• Written instruction:
Your task is to restate the data word for word.

+ + +

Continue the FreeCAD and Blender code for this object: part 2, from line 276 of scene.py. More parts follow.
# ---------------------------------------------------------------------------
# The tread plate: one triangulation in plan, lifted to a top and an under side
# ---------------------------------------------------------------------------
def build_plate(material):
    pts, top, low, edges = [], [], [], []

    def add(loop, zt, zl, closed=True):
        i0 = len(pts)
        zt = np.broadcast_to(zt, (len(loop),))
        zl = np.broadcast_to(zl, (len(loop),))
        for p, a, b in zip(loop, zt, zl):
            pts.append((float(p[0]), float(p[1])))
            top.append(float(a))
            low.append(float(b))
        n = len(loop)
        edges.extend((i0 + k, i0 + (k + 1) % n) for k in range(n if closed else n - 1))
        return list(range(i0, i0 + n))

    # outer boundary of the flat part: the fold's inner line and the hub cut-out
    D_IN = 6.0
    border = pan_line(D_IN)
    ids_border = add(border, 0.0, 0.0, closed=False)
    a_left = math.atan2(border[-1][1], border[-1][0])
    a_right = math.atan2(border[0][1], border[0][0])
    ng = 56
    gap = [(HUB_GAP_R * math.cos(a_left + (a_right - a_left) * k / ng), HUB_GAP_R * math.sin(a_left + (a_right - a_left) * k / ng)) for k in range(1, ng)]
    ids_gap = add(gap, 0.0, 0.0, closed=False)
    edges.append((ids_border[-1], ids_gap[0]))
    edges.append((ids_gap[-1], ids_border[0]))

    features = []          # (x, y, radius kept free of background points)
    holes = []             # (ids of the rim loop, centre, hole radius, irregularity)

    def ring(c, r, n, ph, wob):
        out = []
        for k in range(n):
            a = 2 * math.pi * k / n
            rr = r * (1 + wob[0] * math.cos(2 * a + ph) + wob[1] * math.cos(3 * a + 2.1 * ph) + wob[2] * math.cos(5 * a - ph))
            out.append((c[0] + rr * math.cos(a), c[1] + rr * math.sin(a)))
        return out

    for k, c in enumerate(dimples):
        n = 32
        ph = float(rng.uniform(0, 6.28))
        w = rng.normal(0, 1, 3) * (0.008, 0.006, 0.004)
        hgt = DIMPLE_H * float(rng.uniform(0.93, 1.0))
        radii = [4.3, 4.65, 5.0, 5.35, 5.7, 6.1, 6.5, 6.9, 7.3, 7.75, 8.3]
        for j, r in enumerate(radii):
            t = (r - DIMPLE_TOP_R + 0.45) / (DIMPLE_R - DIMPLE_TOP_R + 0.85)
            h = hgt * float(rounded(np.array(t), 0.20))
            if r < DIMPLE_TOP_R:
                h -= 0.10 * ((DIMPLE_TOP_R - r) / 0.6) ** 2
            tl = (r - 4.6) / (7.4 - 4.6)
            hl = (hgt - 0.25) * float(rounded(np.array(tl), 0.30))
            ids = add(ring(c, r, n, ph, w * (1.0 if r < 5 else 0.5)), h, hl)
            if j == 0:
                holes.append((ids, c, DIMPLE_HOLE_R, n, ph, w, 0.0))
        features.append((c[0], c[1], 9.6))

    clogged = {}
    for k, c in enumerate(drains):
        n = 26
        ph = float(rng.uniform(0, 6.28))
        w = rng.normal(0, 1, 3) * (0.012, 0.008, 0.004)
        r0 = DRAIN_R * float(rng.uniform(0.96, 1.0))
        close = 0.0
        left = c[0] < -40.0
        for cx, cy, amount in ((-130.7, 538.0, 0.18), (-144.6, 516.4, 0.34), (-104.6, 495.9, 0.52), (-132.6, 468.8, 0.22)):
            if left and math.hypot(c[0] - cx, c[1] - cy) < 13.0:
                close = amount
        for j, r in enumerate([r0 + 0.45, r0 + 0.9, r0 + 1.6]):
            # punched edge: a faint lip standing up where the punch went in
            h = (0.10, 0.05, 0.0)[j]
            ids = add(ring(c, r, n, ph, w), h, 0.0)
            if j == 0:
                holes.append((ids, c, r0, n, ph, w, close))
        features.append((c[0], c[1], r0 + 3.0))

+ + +

• Problem solution:
Continue the FreeCAD and Blender code for this object: part 2, from line 276 of scene.py. More parts follow.
# ---------------------------------------------------------------------------
# The tread plate: one triangulation in plan, lifted to a top and an under side
# ---------------------------------------------------------------------------
def build_plate(material):
    pts, top, low, edges = [], [], [], []

    def add(loop, zt, zl, closed=True):
        i0 = len(pts)
        zt = np.broadcast_to(zt, (len(loop),))
        zl = np.broadcast_to(zl, (len(loop),))
        for p, a, b in zip(loop, zt, zl):
            pts.append((float(p[0]), float(p[1])))
            top.append(float(a))
            low.append(float(b))
        n = len(loop)
        edges.extend((i0 + k, i0 + (k + 1) % n) for k in range(n if closed else n - 1))
        return list(range(i0, i0 + n))

    # outer boundary of the flat part: the fold's inner line and the hub cut-out
    D_IN = 6.0
    border = pan_line(D_IN)
    ids_border = add(border, 0.0, 0.0, closed=False)
    a_left = math.atan2(border[-1][1], border[-1][0])
    a_right = math.atan2(border[0][1], border[0][0])
    ng = 56
    gap = [(HUB_GAP_R * math.cos(a_left + (a_right - a_left) * k / ng), HUB_GAP_R * math.sin(a_left + (a_right - a_left) * k / ng)) for k in range(1, ng)]
    ids_gap = add(gap, 0.0, 0.0, closed=False)
    edges.append((ids_border[-1], ids_gap[0]))
    edges.append((ids_gap[-1], ids_border[0]))

    features = []          # (x, y, radius kept free of background points)
    holes = []             # (ids of the rim loop, centre, hole radius, irregularity)

    def ring(c, r, n, ph, wob):
        out = []
        for k in range(n):
            a = 2 * math.pi * k / n
            rr = r * (1 + wob[0] * math.cos(2 * a + ph) + wob[1] * math.cos(3 * a + 2.1 * ph) + wob[2] * math.cos(5 * a - ph))
            out.append((c[0] + rr * math.cos(a), c[1] + rr * math.sin(a)))
        return out

    for k, c in enumerate(dimples):
        n = 32
        ph = float(rng.uniform(0, 6.28))
        w = rng.normal(0, 1, 3) * (0.008, 0.006, 0.004)
        hgt = DIMPLE_H * float(rng.uniform(0.93, 1.0))
        radii = [4.3, 4.65, 5.0, 5.35, 5.7, 6.1, 6.5, 6.9, 7.3, 7.75, 8.3]
        for j, r in enumerate(radii):
            t = (r - DIMPLE_TOP_R + 0.45) / (DIMPLE_R - DIMPLE_TOP_R + 0.85)
            h = hgt * float(rounded(np.array(t), 0.20))
            if r < DIMPLE_TOP_R:
                h -= 0.10 * ((DIMPLE_TOP_R - r) / 0.6) ** 2
            tl = (r - 4.6) / (7.4 - 4.6)
            hl = (hgt - 0.25) * float(rounded(np.array(tl), 0.30))
            ids = add(ring(c, r, n, ph, w * (1.0 if r < 5 else 0.5)), h, hl)
            if j == 0:
                holes.append((ids, c, DIMPLE_HOLE_R, n, ph, w, 0.0))
        features.append((c[0], c[1], 9.6))

    clogged = {}
    for k, c in enumerate(drains):
        n = 26
        ph = float(rng.uniform(0, 6.28))
        w = rng.normal(0, 1, 3) * (0.012, 0.008, 0.004)
        r0 = DRAIN_R * float(rng.uniform(0.96, 1.0))
        close = 0.0
        left = c[0] < -40.0
        for cx, cy, amount in ((-130.7, 538.0, 0.18), (-144.6, 516.4, 0.34), (-104.6, 495.9, 0.52), (-132.6, 468.8, 0.22)):
            if left and math.hypot(c[0] - cx, c[1] - cy) < 13.0:
                close = amount
        for j, r in enumerate([r0 + 0.45, r0 + 0.9, r0 + 1.6]):
            # punched edge: a faint lip standing up where the punch went in
            h = (0.10, 0.05, 0.0)[j]
            ids = add(ring(c, r, n, ph, w), h, 0.0)
            if j == 0:
                holes.append((ids, c, r0, n, ph, w, close))
        features.append((c[0], c[1], r0 + 3.0))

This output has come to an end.